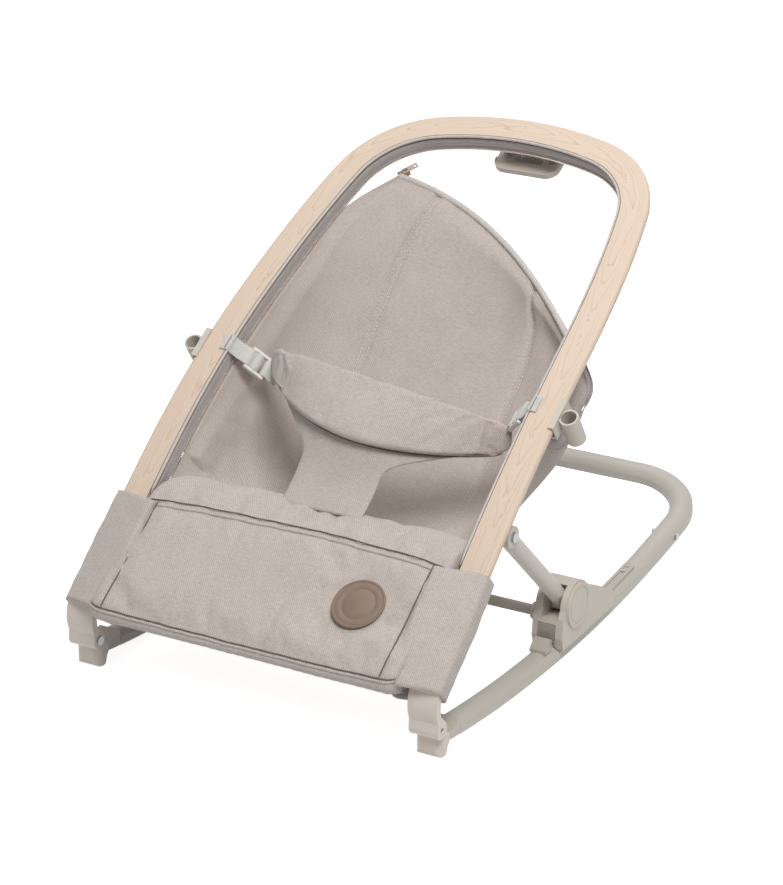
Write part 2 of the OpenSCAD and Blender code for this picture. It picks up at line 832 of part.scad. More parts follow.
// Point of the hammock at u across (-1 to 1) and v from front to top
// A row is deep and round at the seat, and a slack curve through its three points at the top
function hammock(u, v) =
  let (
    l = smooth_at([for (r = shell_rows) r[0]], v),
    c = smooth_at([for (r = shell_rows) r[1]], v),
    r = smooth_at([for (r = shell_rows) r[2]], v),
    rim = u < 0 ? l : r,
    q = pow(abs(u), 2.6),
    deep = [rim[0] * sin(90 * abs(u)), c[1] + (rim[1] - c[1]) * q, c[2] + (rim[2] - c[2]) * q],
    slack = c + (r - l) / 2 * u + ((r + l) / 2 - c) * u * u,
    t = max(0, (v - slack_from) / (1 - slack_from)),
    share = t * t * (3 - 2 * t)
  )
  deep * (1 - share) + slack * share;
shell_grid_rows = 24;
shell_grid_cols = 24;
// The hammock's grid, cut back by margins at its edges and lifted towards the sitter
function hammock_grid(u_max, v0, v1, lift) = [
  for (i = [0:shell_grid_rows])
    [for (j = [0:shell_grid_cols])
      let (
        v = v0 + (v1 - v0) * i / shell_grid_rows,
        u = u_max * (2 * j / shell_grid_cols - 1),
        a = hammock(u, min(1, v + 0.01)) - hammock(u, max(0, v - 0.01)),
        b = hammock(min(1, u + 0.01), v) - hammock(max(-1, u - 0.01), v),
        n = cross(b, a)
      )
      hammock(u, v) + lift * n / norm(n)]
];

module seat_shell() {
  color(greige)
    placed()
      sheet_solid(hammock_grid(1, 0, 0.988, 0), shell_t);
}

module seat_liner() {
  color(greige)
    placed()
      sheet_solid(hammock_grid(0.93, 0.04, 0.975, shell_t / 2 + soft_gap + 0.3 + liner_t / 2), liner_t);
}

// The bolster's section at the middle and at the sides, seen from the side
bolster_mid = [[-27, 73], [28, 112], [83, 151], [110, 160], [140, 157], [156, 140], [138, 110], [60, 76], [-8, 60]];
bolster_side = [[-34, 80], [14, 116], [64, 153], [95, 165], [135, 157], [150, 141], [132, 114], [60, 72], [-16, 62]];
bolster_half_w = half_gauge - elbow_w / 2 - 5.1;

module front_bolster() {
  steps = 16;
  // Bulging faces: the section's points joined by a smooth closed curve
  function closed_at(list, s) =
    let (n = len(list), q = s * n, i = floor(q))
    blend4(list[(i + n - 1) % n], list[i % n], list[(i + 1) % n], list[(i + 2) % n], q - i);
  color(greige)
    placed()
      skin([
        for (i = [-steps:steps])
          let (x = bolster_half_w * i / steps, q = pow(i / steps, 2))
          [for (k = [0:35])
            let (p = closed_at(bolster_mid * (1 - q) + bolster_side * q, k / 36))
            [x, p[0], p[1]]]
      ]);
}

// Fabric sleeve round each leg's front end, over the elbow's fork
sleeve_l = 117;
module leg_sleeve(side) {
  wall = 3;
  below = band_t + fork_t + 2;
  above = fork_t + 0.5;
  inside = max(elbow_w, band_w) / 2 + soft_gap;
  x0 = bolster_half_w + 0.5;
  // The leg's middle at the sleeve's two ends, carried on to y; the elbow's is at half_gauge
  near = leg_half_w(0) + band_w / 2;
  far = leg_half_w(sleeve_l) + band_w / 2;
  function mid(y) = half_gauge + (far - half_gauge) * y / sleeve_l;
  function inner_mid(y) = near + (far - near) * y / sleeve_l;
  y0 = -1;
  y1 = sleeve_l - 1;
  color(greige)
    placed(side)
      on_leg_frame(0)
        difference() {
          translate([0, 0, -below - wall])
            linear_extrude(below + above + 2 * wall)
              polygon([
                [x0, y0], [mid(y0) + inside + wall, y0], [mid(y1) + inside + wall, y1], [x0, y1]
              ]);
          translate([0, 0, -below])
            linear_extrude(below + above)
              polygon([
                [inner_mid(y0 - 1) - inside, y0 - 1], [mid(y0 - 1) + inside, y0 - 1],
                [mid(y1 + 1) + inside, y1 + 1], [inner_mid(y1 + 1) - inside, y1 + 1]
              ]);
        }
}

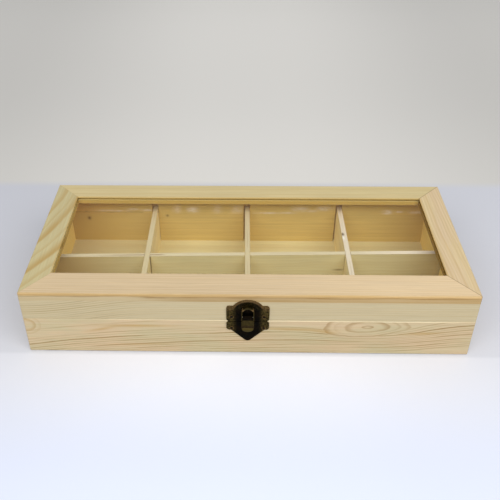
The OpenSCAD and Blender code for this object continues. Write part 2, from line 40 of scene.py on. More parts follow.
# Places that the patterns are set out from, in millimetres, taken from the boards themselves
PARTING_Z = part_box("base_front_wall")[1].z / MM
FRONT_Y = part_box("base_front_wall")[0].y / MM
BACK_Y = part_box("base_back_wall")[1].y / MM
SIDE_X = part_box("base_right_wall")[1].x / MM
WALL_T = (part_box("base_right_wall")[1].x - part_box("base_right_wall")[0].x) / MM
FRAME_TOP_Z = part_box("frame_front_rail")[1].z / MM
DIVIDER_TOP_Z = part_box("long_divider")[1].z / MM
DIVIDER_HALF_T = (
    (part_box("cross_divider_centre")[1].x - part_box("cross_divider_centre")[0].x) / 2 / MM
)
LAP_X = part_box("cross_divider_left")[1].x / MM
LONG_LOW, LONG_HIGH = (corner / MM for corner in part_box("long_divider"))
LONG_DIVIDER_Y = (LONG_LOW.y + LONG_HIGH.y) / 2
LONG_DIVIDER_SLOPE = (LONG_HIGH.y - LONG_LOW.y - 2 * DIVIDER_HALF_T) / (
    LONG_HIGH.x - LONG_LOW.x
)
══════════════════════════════
Stated goal>
Copy all the records above exactly, missing none.

Exercise result>
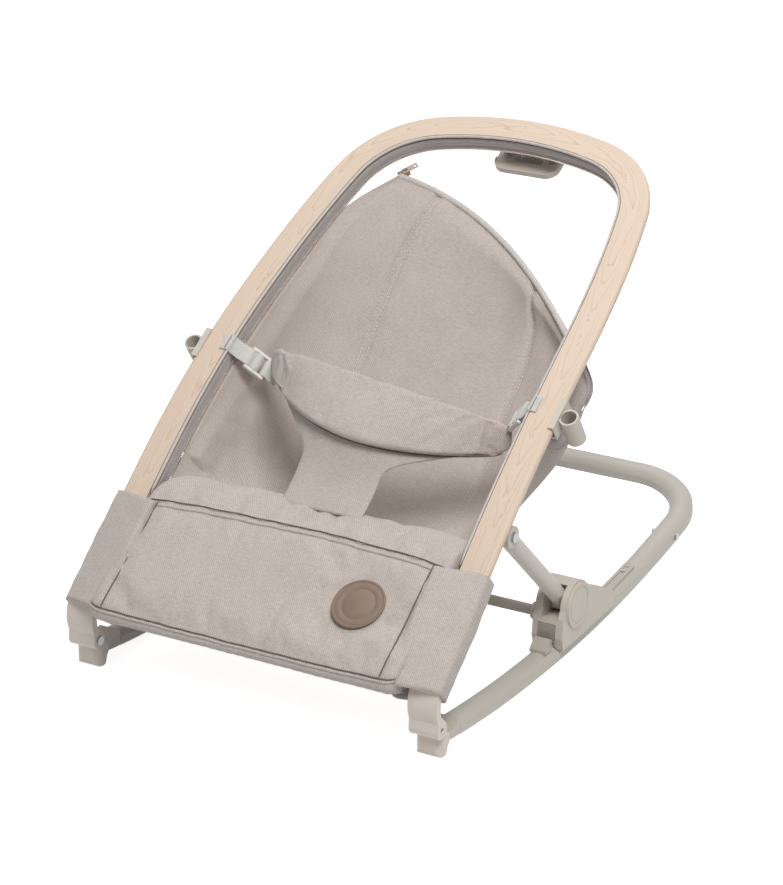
Write part 2 of the OpenSCAD and Blender code for this picture. It picks up at line 832 of part.scad. More parts follow.
// Point of the hammock at u across (-1 to 1) and v from front to top
// A row is deep and round at the seat, and a slack curve through its three points at the top
function hammock(u, v) =
  let (
    l = smooth_at([for (r = shell_rows) r[0]], v),
    c = smooth_at([for (r = shell_rows) r[1]], v),
    r = smooth_at([for (r = shell_rows) r[2]], v),
    rim = u < 0 ? l : r,
    q = pow(abs(u), 2.6),
    deep = [rim[0] * sin(90 * abs(u)), c[1] + (rim[1] - c[1]) * q, c[2] + (rim[2] - c[2]) * q],
    slack = c + (r - l) / 2 * u + ((r + l) / 2 - c) * u * u,
    t = max(0, (v - slack_from) / (1 - slack_from)),
    share = t * t * (3 - 2 * t)
  )
  deep * (1 - share) + slack * share;
shell_grid_rows = 24;
shell_grid_cols = 24;
// The hammock's grid, cut back by margins at its edges and lifted towards the sitter
function hammock_grid(u_max, v0, v1, lift) = [
  for (i = [0:shell_grid_rows])
    [for (j = [0:shell_grid_cols])
      let (
        v = v0 + (v1 - v0) * i / shell_grid_rows,
        u = u_max * (2 * j / shell_grid_cols - 1),
        a = hammock(u, min(1, v + 0.01)) - hammock(u, max(0, v - 0.01)),
        b = hammock(min(1, u + 0.01), v) - hammock(max(-1, u - 0.01), v),
        n = cross(b, a)
      )
      hammock(u, v) + lift * n / norm(n)]
];

module seat_shell() {
  color(greige)
    placed()
      sheet_solid(hammock_grid(1, 0, 0.988, 0), shell_t);
}

module seat_liner() {
  color(greige)
    placed()
      sheet_solid(hammock_grid(0.93, 0.04, 0.975, shell_t / 2 + soft_gap + 0.3 + liner_t / 2), liner_t);
}

// The bolster's section at the middle and at the sides, seen from the side
bolster_mid = [[-27, 73], [28, 112], [83, 151], [110, 160], [140, 157], [156, 140], [138, 110], [60, 76], [-8, 60]];
bolster_side = [[-34, 80], [14, 116], [64, 153], [95, 165], [135, 157], [150, 141], [132, 114], [60, 72], [-16, 62]];
bolster_half_w = half_gauge - elbow_w / 2 - 5.1;

module front_bolster() {
  steps = 16;
  // Bulging faces: the section's points joined by a smooth closed curve
  function closed_at(list, s) =
    let (n = len(list), q = s * n, i = floor(q))
    blend4(list[(i + n - 1) % n], list[i % n], list[(i + 1) % n], list[(i + 2) % n], q - i);
  color(greige)
    placed()
      skin([
        for (i = [-steps:steps])
          let (x = bolster_half_w * i / steps, q = pow(i / steps, 2))
          [for (k = [0:35])
            let (p = closed_at(bolster_mid * (1 - q) + bolster_side * q, k / 36))
            [x, p[0], p[1]]]
      ]);
}

// Fabric sleeve round each leg's front end, over the elbow's fork
sleeve_l = 117;
module leg_sleeve(side) {
  wall = 3;
  below = band_t + fork_t + 2;
  above = fork_t + 0.5;
  inside = max(elbow_w, band_w) / 2 + soft_gap;
  x0 = bolster_half_w + 0.5;
  // The leg's middle at the sleeve's two ends, carried on to y; the elbow's is at half_gauge
  near = leg_half_w(0) + band_w / 2;
  far = leg_half_w(sleeve_l) + band_w / 2;
  function mid(y) = half_gauge + (far - half_gauge) * y / sleeve_l;
  function inner_mid(y) = near + (far - near) * y / sleeve_l;
  y0 = -1;
  y1 = sleeve_l - 1;
  color(greige)
    placed(side)
      on_leg_frame(0)
        difference() {
          translate([0, 0, -below - wall])
            linear_extrude(below + above + 2 * wall)
              polygon([
                [x0, y0], [mid(y0) + inside + wall, y0], [mid(y1) + inside + wall, y1], [x0, y1]
              ]);
          translate([0, 0, -below])
            linear_extrude(below + above)
              polygon([
                [inner_mid(y0 - 1) - inside, y0 - 1], [mid(y0 - 1) + inside, y0 - 1],
                [mid(y1 + 1) + inside, y1 + 1], [inner_mid(y1 + 1) - inside, y1 + 1]
              ]);
        }
}

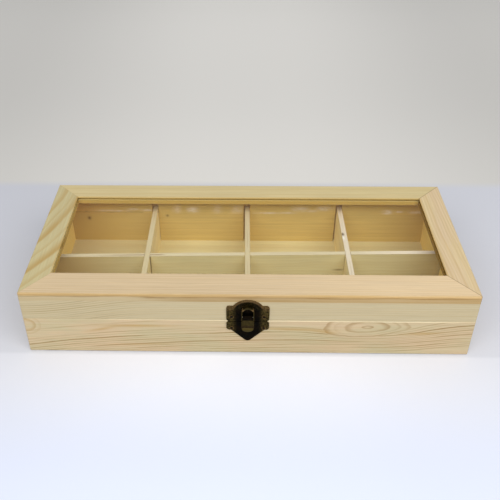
The OpenSCAD and Blender code for this object continues. Write part 2, from line 40 of scene.py on. More parts follow.
# Places that the patterns are set out from, in millimetres, taken from the boards themselves
PARTING_Z = part_box("base_front_wall")[1].z / MM
FRONT_Y = part_box("base_front_wall")[0].y / MM
BACK_Y = part_box("base_back_wall")[1].y / MM
SIDE_X = part_box("base_right_wall")[1].x / MM
WALL_T = (part_box("base_right_wall")[1].x - part_box("base_right_wall")[0].x) / MM
FRAME_TOP_Z = part_box("frame_front_rail")[1].z / MM
DIVIDER_TOP_Z = part_box("long_divider")[1].z / MM
DIVIDER_HALF_T = (
    (part_box("cross_divider_centre")[1].x - part_box("cross_divider_centre")[0].x) / 2 / MM
)
LAP_X = part_box("cross_divider_left")[1].x / MM
LONG_LOW, LONG_HIGH = (corner / MM for corner in part_box("long_divider"))
LONG_DIVIDER_Y = (LONG_LOW.y + LONG_HIGH.y) / 2
LONG_DIVIDER_SLOPE = (LONG_HIGH.y - LONG_LOW.y - 2 * DIVIDER_HALF_T) / (
    LONG_HIGH.x - LONG_LOW.x
)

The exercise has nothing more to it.